■ Written problem
Return, unaltered, every line from the beginning of the material below up to and including the one with "hide_parts(*nodes)".

■ Collected data
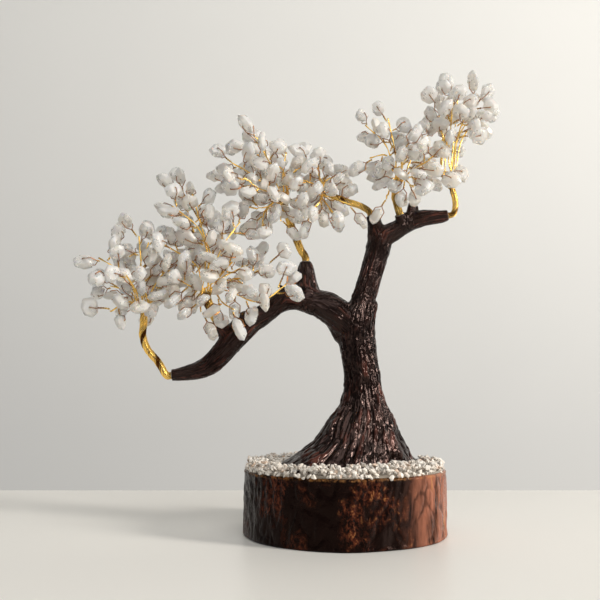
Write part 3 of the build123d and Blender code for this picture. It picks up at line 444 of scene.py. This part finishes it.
def dress(piece, material, nodes):
    """Gives a piece its material and slot, the nodes that it replaces and its body."""
    piece.data.materials.clear()
    piece.data.materials.append(material)
    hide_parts(*nodes)
    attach(piece, "root")
    return piece


def paint_node(node, material):
    """Gives a carried-over CAD node its material."""
    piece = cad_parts[node]
    piece.data.materials.clear()
    piece.data.materials.append(material)


def joined(mesh):
    """Points and normals of a mesh, with the number that each point shares with those in its place."""
    points, normals = mesh_arrays(mesh)
    cells = np.round(points / (0.002 * MM)).astype(np.int64)
    shared = np.unique(cells, axis=0, return_inverse=True)[1].reshape(-1)
    edges = np.zeros(len(mesh.edges) * 2, np.int64)
    mesh.edges.foreach_get("vertices", edges)
    edges = shared[edges].reshape(-1, 2)
    return points, normals, shared, edges[edges[:, 0] != edges[:, 1]]


def owners(count, edges):
    """Which connected solid each point belongs to, as the solid's lowest point."""
    label = np.arange(count)
    while True:
        ends = label[edges]
        low, high = ends.min(axis=1), ends.max(axis=1)
        if np.all(low == high):
            return label
        np.minimum.at(label, high, low)
        while np.any(label[label] != label):
            label = label[label]


def solids(node):
    """The points of each separate solid of a CAD node."""
    points, _, shared, edges = joined(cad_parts[node].data)
    owner = owners(int(shared.max()) + 1, edges)[shared]
    order = np.argsort(owner, kind="stable")
    return [points[members] for members in np.split(order, np.flatnonzero(np.diff(owner[order])) + 1)]


@functools.cache
def wire_lines(node, radius, step):
    """Middle line of each wire of a CAD node, at even steps from one cut end to the other."""
    points, normals, shared, edges = joined(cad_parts[node].data)
    count = int(shared.max()) + 1
    owner = owners(count, edges)
    corners = np.zeros((count, 3))
    corners[shared] = points
    both = np.vstack([edges, edges[:, ::-1]])
    both = both[np.argsort(both[:, 0], kind="stable")]
    first = np.searchsorted(both[:, 0], np.arange(count + 1))
    reach = np.linalg.norm(corners[both[:, 0]] - corners[both[:, 1]], axis=1)

    def distances(starts):
        gone = np.full(count, np.inf)
        gone[starts] = 0.0
        front = np.array(starts)
        while len(front):
            spread = first[front + 1] - first[front]
            source = np.repeat(front, spread)
            link = np.arange(len(source)) - np.repeat(np.cumsum(spread) - spread, spread) + first[source]
            target, total = both[link, 1], gone[source] + reach[link]
            better = total < gone[target] - 0.0001 * MM
            np.minimum.at(gone, target[better], total[better])
            front = np.unique(target[better])
        return gone

    def farthest(gone):
        order = np.lexsort((gone, owner))
        last = np.flatnonzero(np.append(np.diff(owner[order]) != 0, True))
        return order[last]

    along = distances(farthest(distances(np.unique(owner))))[shared]
    middles = points - normals * radius
    order = np.lexsort((along, owner[shared]))
    lines = []
    for members in np.split(order, np.flatnonzero(np.diff(owner[shared][order])) + 1):
        slot = (along[members] / step).astype(int)
        total = np.bincount(slot)
        filled = total > 0
        means = [np.bincount(slot, middles[members, k])[filled] / total[filled] for k in range(3)]
        lines.append(even_line(np.stack(means, axis=1), step))
    return lines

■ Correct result
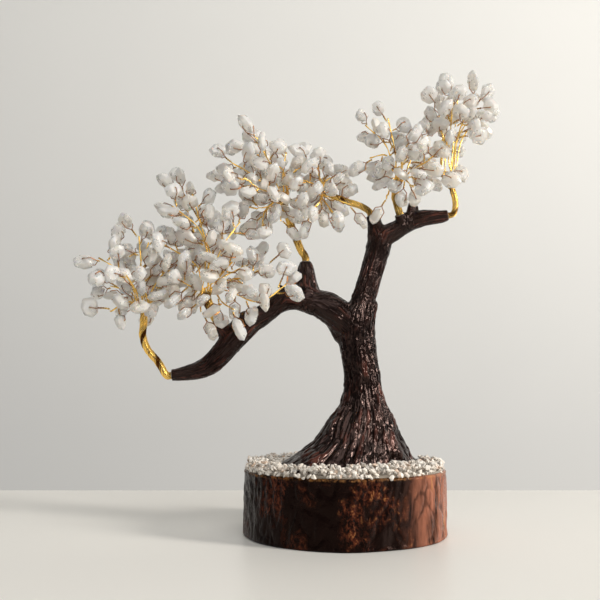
Write part 3 of the build123d and Blender code for this picture. It picks up at line 444 of scene.py. This part finishes it.
def dress(piece, material, nodes):
    """Gives a piece its material and slot, the nodes that it replaces and its body."""
    piece.data.materials.clear()
    piece.data.materials.append(material)
    hide_parts(*nodes)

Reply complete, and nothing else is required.